I wrote above that these two books were very different, but as I type this, I can see where they are more similar than it may appear on the surface. Maine, by Courtney Sullivan, was a book that I'd heard a lot about when it came out a year or two ago. It sounded like a good read, and I thought about putting it on hold. For some reason, I never did--I think I either had a bunch of other stuff I wanted to read first or I was running out of slots to place holds. Of course, since I was in Maine at the time, there were a lot of copies floating around the library system, but there were also hundreds of holds. In any case, shortly after we moved here, we saw the book in a charity shop and picked it up. I finally got around to it yesterday.
This is also a multigenerational family story, told completely from the point of view of 4 different women in a family. Alice is the oldest and is mother to Kathleen, mother-in-law to Ann Marie, and grandmother to Maggie. She is a staunch Irish Catholic who marries her husband after a personal/family trauma. She does this because she wants to atone for something that she thinks she has done wrong--and this thing blends with the guilt that her faith induces in her to colour her entire life. She comes across as cold, unloving, harsh, and mean with her family, although she can pretend in public. She drinks too much. This was a realistic portrait to me because I have had such a person in my own life, although not an Irish Catholic, but an Italian Catholic. The trauma was different for this actual person, but there were many similarities in how the effects of that trauma played out in their lives and in how they behaved.

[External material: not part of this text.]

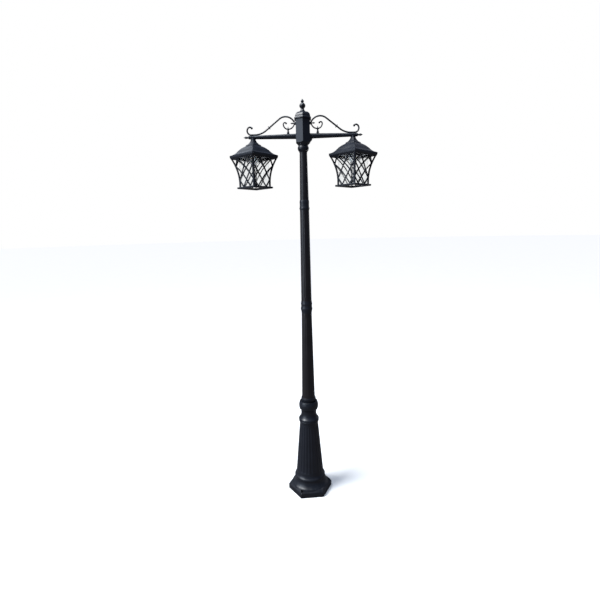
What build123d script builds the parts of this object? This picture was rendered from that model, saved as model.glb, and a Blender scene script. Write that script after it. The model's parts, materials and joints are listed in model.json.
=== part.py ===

Kathleen, a recovering alcoholic, wants to get as far away from her mother and have as little to do with her as she can. Occasionally, though, some similarities become evident. Kathleen was her father's favourite, much to the anger of her mother. Ann Marie comes from a lower class background, as does Alice, and they have some things in common, including the need to keep up appearances at all costs. Of course this doesn't work. Alice dotes on Ann Marie and likes her much better than her children, who she wasn't keen on having in the first place. Maggie seems to be able to get along with everyone, but is involved with a jerk of a boyfriend and has her own dilemmas to deal with. She is also the only one of the four without a drinking problem.

The title of the book comes from the beachfront property in Maine that Alice's husband won in a bet. He built a cottage on the property and they would go up there every summer. Years later, Alice's son (Ann Marie's husband) had a house built next door to the cottage. In the story, Alice is in her 80s and is up there for the summer living in the house, with different members of the family coming up at various times to stay in the cottage. The story goes back and forth between present day and the past. Sections are divided between the four women and their points of view, so sometimes you get a glimpse of how things get misinterpreted.

Unlike All Our Yesterdays, this was an easy book to get into and whip through. I read it yesterday afternoon. I enjoyed it a lot and I often found myself chuckling at the similarities between what was being described in the book and experiences I have had in my own life. Some of the themes are the same in both books, even though we are looking at things in a very different time and place. Gender roles and how they have changed was a theme running through both. Class issues were another theme. Catholicism and its effects was another one that was present in both books, but more central to Maine.

Both books described what happens when change happens--as it always does--and how people deal with it. Some try to stop the change and keep things as they are while some try to adapt as best they can. Some are afraid of change and some embrace it.

I quite enjoyed both books and would recommend them. Maine seems more accessible in terms of writing style and ease of following along. There were a few times in all Our Yesterdays when I got lost in the commas of a very long sentence that was stringing many thoughts together and I had to go back and reread. The lack of dialogue was also hard to follow at first--it was like listening to someone breathlessly rush through a complicated story and trying to follow along. The bouncing points of view also meant that the reader was all over the place, while in Maine, each point of view was clearly labeled and placed in its own section. They are both well worth reading, though.